Return all of the data exactly as given.

******

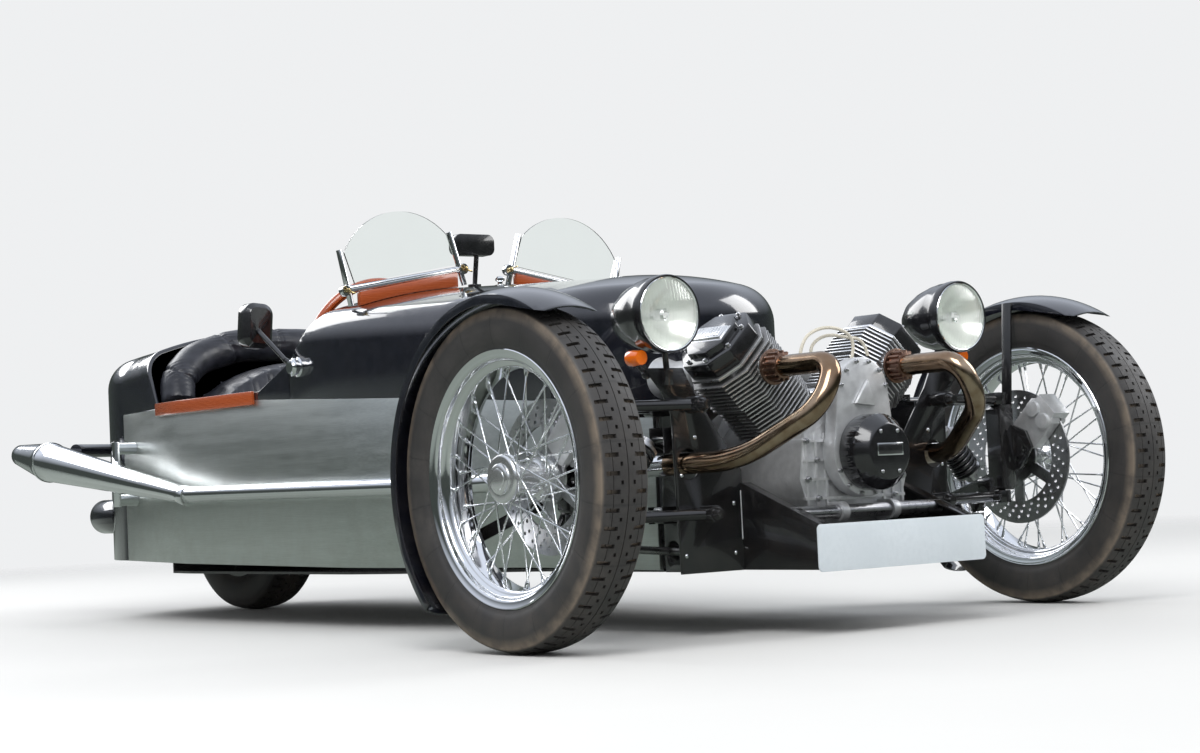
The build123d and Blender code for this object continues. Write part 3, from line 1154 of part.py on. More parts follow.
def main():
    """Write every sub-part."""
    os.makedirs("parts", exist_ok=True)

    tyre_piece = at_front_wheel(tyre(FRONT_TYRE_R, FRONT_TYRE_HALF, RIM_SEAT_R, RIM_HALF))
    wheel_piece = at_front_wheel(wire_wheel())
    for name, piece in (("tyre_front", tyre_piece), ("wheel_front", wheel_piece),
                        ("brake_disc", at_front_wheel(brake_disc())), ("upright", upright()),
                        ("caliper", caliper()), ("mudguard", mudguard())):
        write(f"{name}_left", piece)
        write(f"{name}_right", mirrored(piece))
    write("tyre_rear", at_rear_wheel(tyre(REAR_TYRE_R, REAR_TYRE_HALF, REAR_RIM_SEAT_R, REAR_RIM_HALF)))
    write("wheel_rear", at_rear_wheel(rear_wheel()))

    upper = upper_body()
    write("bonnet", upper & slab(0, BONNET_END - SHUT_LINE))
    write("scuttle", (upper & slab(BONNET_END, SCUTTLE_END - SHUT_LINE)).cut(cockpit_cut()))
    tail = tail_shell(upper)
    write("tail_shell", tail)
    write("side_panel_left", side_panel())
    write("side_panel_right", mirrored(side_panel()))
    write("floor_pan", floor_pan())
    write("seat", seat())
    write("coaming_pad", coaming(COAMING_R).cut(tail))
    write("wood_trims", pair(wood_trim()) + pair(screen_base()))
    write("dashboard", dashboard())

    write("front_frame", front_frame())
    write("rear_arm", rear_arm())
    write("upper_wishbones", pair(upper_wishbone()))
    write("lower_wishbones", pair(lower_wishbone()))
    write("coil_overs", pair(coil_over()))
    write("rack_housing", rack_housing())
    write("rack_bar", rack_bar())
    write("steering_wheel", steering_wheel())

    write("crankcase", crankcase())
    write("timing_cover", timing_cover())
    write("alternator_cover", alternator_cover())
    write("cylinder_left", cylinder(1))
    write("cylinder_right", cylinder(-1))
    write("rocker_covers", [rocker_cover(1), rocker_cover(-1)])
    write("gearbox", gearbox())
    write("carburettors", [intake(1), intake(-1)])
    write("exhaust_left", exhaust())
    write("exhaust_right", mirrored(exhaust()))

    write("screen_frames", pair(screen_frame()))
    write("screen_glass", pair(screen_glass()))
    write("mirrors", [side_mirror(), centre_mirror()])
    write("headlamp_shells", pair(headlamp()))
    write("headlamp_lenses", pair(headlamp_glass()))
    write("indicators", pair(indicator()))
    write("number_plate", number_plate())
    write("tail_lamps", pair(tail_lamp()))
    write("rear_bumper", rear_bumper())


main()
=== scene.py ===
"""Cyclecar with an air-cooled V-twin: finishes and hand-modelled pieces around the built frame.

Lengths are metres in the frame's own axes: the car faces -Y, its left side is +X and the floor is
Z = 0. A station is a length along the car, measured back from the front axle.
"""
from __future__ import annotations

import json
import logging
import math
from contextlib import contextmanager
from dataclasses import dataclass, replace
from enum import Enum
from typing import Callable, Iterable, Iterator, Optional, Sequence

import bpy
from mathutils import Matrix, Quaternion, Vector

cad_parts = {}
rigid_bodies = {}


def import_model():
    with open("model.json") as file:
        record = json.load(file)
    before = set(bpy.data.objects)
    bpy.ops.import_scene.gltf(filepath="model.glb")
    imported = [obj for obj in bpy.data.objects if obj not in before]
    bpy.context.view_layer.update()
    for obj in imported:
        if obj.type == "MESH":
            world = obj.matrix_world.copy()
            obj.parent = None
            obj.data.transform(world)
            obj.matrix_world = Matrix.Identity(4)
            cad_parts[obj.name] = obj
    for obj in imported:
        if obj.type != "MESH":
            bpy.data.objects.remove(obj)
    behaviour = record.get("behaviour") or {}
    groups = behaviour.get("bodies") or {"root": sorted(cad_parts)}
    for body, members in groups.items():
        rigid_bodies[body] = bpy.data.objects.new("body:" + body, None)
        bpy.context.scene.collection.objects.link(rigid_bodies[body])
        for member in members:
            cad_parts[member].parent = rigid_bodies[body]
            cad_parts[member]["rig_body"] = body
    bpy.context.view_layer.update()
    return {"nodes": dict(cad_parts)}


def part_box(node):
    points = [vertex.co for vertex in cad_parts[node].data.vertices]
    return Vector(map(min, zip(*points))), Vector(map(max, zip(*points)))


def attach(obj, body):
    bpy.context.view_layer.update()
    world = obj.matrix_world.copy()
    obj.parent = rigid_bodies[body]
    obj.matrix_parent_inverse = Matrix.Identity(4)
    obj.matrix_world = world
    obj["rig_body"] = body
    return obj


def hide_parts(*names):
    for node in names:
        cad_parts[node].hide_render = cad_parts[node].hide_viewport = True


LOG = logging.getLogger("cyclecar")
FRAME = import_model()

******

• _EXERCISE SOLUTION_:
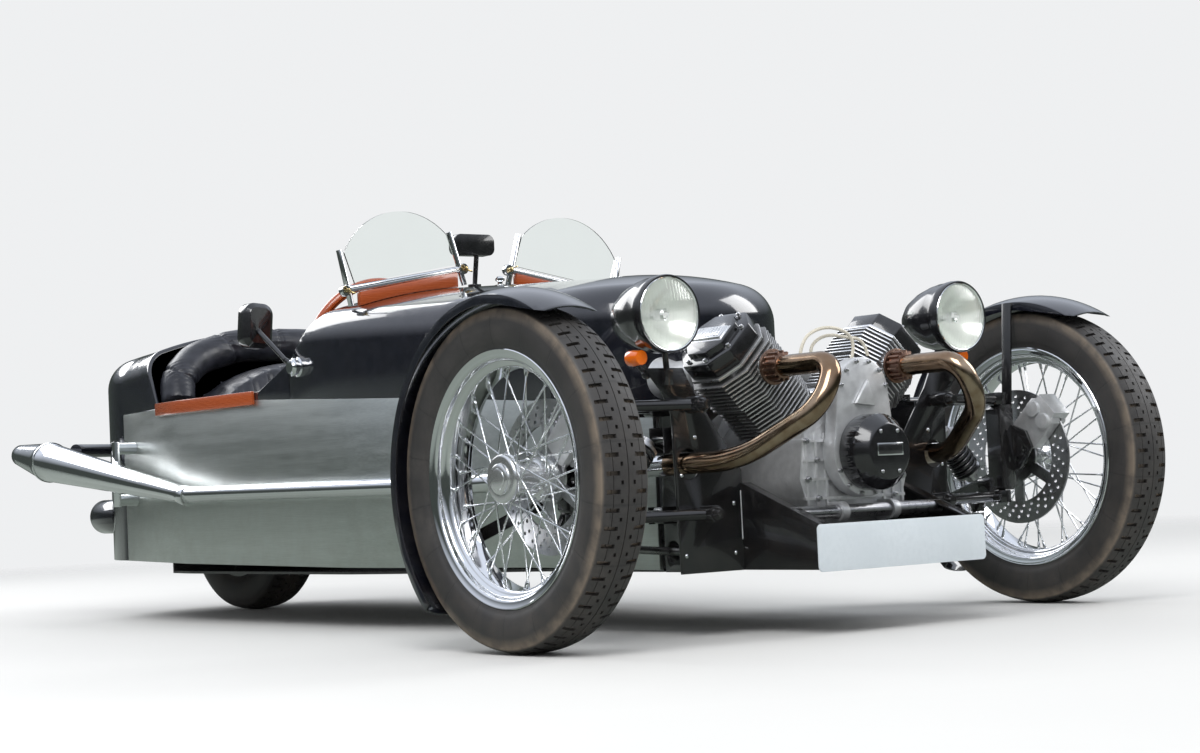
The build123d and Blender code for this object continues. Write part 3, from line 1154 of part.py on. More parts follow.
def main():
    """Write every sub-part."""
    os.makedirs("parts", exist_ok=True)

    tyre_piece = at_front_wheel(tyre(FRONT_TYRE_R, FRONT_TYRE_HALF, RIM_SEAT_R, RIM_HALF))
    wheel_piece = at_front_wheel(wire_wheel())
    for name, piece in (("tyre_front", tyre_piece), ("wheel_front", wheel_piece),
                        ("brake_disc", at_front_wheel(brake_disc())), ("upright", upright()),
                        ("caliper", caliper()), ("mudguard", mudguard())):
        write(f"{name}_left", piece)
        write(f"{name}_right", mirrored(piece))
    write("tyre_rear", at_rear_wheel(tyre(REAR_TYRE_R, REAR_TYRE_HALF, REAR_RIM_SEAT_R, REAR_RIM_HALF)))
    write("wheel_rear", at_rear_wheel(rear_wheel()))

    upper = upper_body()
    write("bonnet", upper & slab(0, BONNET_END - SHUT_LINE))
    write("scuttle", (upper & slab(BONNET_END, SCUTTLE_END - SHUT_LINE)).cut(cockpit_cut()))
    tail = tail_shell(upper)
    write("tail_shell", tail)
    write("side_panel_left", side_panel())
    write("side_panel_right", mirrored(side_panel()))
    write("floor_pan", floor_pan())
    write("seat", seat())
    write("coaming_pad", coaming(COAMING_R).cut(tail))
    write("wood_trims", pair(wood_trim()) + pair(screen_base()))
    write("dashboard", dashboard())

    write("front_frame", front_frame())
    write("rear_arm", rear_arm())
    write("upper_wishbones", pair(upper_wishbone()))
    write("lower_wishbones", pair(lower_wishbone()))
    write("coil_overs", pair(coil_over()))
    write("rack_housing", rack_housing())
    write("rack_bar", rack_bar())
    write("steering_wheel", steering_wheel())

    write("crankcase", crankcase())
    write("timing_cover", timing_cover())
    write("alternator_cover", alternator_cover())
    write("cylinder_left", cylinder(1))
    write("cylinder_right", cylinder(-1))
    write("rocker_covers", [rocker_cover(1), rocker_cover(-1)])
    write("gearbox", gearbox())
    write("carburettors", [intake(1), intake(-1)])
    write("exhaust_left", exhaust())
    write("exhaust_right", mirrored(exhaust()))

    write("screen_frames", pair(screen_frame()))
    write("screen_glass", pair(screen_glass()))
    write("mirrors", [side_mirror(), centre_mirror()])
    write("headlamp_shells", pair(headlamp()))
    write("headlamp_lenses", pair(headlamp_glass()))
    write("indicators", pair(indicator()))
    write("number_plate", number_plate())
    write("tail_lamps", pair(tail_lamp()))
    write("rear_bumper", rear_bumper())


main()
=== scene.py ===
"""Cyclecar with an air-cooled V-twin: finishes and hand-modelled pieces around the built frame.

Lengths are metres in the frame's own axes: the car faces -Y, its left side is +X and the floor is
Z = 0. A station is a length along the car, measured back from the front axle.
"""
from __future__ import annotations

import json
import logging
import math
from contextlib import contextmanager
from dataclasses import dataclass, replace
from enum import Enum
from typing import Callable, Iterable, Iterator, Optional, Sequence

import bpy
from mathutils import Matrix, Quaternion, Vector

cad_parts = {}
rigid_bodies = {}


def import_model():
    with open("model.json") as file:
        record = json.load(file)
    before = set(bpy.data.objects)
    bpy.ops.import_scene.gltf(filepath="model.glb")
    imported = [obj for obj in bpy.data.objects if obj not in before]
    bpy.context.view_layer.update()
    for obj in imported:
        if obj.type == "MESH":
            world = obj.matrix_world.copy()
            obj.parent = None
            obj.data.transform(world)
            obj.matrix_world = Matrix.Identity(4)
            cad_parts[obj.name] = obj
    for obj in imported:
        if obj.type != "MESH":
            bpy.data.objects.remove(obj)
    behaviour = record.get("behaviour") or {}
    groups = behaviour.get("bodies") or {"root": sorted(cad_parts)}
    for body, members in groups.items():
        rigid_bodies[body] = bpy.data.objects.new("body:" + body, None)
        bpy.context.scene.collection.objects.link(rigid_bodies[body])
        for member in members:
            cad_parts[member].parent = rigid_bodies[body]
            cad_parts[member]["rig_body"] = body
    bpy.context.view_layer.update()
    return {"nodes": dict(cad_parts)}


def part_box(node):
    points = [vertex.co for vertex in cad_parts[node].data.vertices]
    return Vector(map(min, zip(*points))), Vector(map(max, zip(*points)))


def attach(obj, body):
    bpy.context.view_layer.update()
    world = obj.matrix_world.copy()
    obj.parent = rigid_bodies[body]
    obj.matrix_parent_inverse = Matrix.Identity(4)
    obj.matrix_world = world
    obj["rig_body"] = body
    return obj


def hide_parts(*names):
    for node in names:
        cad_parts[node].hide_render = cad_parts[node].hide_viewport = True


LOG = logging.getLogger("cyclecar")
FRAME = import_model()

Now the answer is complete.